• [THE REQUEST]: Extract every line of the material that holds the string "each".

• [EXTRACTED MATERIAL]:
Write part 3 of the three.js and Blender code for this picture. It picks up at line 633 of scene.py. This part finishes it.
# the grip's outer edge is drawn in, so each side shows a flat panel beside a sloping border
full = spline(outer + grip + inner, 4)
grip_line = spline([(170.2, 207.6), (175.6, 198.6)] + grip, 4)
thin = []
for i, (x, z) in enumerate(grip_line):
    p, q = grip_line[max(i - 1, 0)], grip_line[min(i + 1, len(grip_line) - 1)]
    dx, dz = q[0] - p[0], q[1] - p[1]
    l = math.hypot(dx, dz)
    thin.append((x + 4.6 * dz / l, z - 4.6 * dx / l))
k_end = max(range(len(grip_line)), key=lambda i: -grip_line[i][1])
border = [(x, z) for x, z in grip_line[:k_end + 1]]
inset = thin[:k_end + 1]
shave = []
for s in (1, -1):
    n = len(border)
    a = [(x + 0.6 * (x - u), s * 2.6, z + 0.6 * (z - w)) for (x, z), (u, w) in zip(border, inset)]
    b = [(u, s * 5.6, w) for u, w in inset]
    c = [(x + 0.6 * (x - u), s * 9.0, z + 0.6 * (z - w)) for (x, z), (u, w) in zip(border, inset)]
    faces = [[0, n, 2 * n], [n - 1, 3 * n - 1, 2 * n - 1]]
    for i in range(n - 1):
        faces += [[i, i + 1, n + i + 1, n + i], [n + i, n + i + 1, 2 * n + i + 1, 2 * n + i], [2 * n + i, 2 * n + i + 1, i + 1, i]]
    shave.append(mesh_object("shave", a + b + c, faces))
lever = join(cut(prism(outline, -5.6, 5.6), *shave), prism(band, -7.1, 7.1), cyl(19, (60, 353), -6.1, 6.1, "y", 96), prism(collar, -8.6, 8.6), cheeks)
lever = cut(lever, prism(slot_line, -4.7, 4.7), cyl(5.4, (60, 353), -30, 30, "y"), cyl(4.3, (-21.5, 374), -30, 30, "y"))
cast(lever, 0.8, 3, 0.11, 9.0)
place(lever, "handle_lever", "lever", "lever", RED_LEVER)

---

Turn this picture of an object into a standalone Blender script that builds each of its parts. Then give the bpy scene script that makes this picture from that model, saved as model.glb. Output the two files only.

• [EXERCISE SOLUTION]:
# the grip's outer edge is drawn in, so each side shows a flat panel beside a sloping border
Turn this picture of an object into a standalone Blender script that builds each of its parts. Then give the bpy scene script that makes this picture from that model, saved as model.glb. Output the two files only.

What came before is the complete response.